Future Interconnection Questions and Reform

The federal and state regulations and the utility policies focus largely on project development and engineering in their reforms. There are also non-engineering methods to reduce interconnection queues that are harder to prescribe for all utilities and transmission operators. Project management and administration limitations can delay projects moving from one study phase to the next and delay interactions with customers. Permitting ambiguity and site control issues can slow down initial applications when rules and local opinions about the project are unknown.

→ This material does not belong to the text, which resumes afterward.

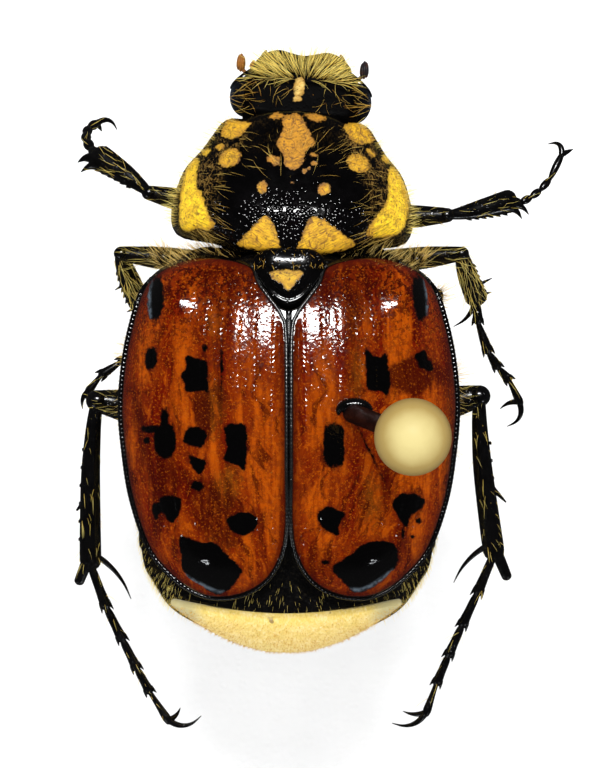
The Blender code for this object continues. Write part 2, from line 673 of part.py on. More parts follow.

Interconnection policies, cost allocations, engineering study processes and timelines, and the effect of additional distributed generation on the grid will all have significant impacts on the energy transition. FERC’s jurisdiction is on large interstate operations but smaller local projects are also affected by queue delays, limited hosting capacity information, and sometimes inequitable cost allocations.

Forthcoming programs like Solar for All and the Carbon Pollution Reduction Grants will supplement the efforts of the Inflation Reduction Act and the Bipartisan Infrastructure Law to further encourage the adoption of distributed energy generation, particularly rooftop solar and energy storage, for the next several years. The Solar for All program includes market development components. Award announcements are expected in the second quarter of 2024, interconnection rules for distributed energy systems are almost certain to be part of the discussions as the recipients begin their planning periods.

These programs all bear components which incentivize renewable adoption in lower income and disadvantaged areas. The cost allocation for upgrades needed to support expanded generation in these areas will be carefully considered. The bills like the ones in New Jersey and Connecticut seek to provide predictable costs for distribution-level interconnections. By including network upgrade costs in smaller energy systems, the energy offices and other entities implementing these grant programs may avoid surprises like unreasonable upgrade fees or insufficient hosting capacity availability.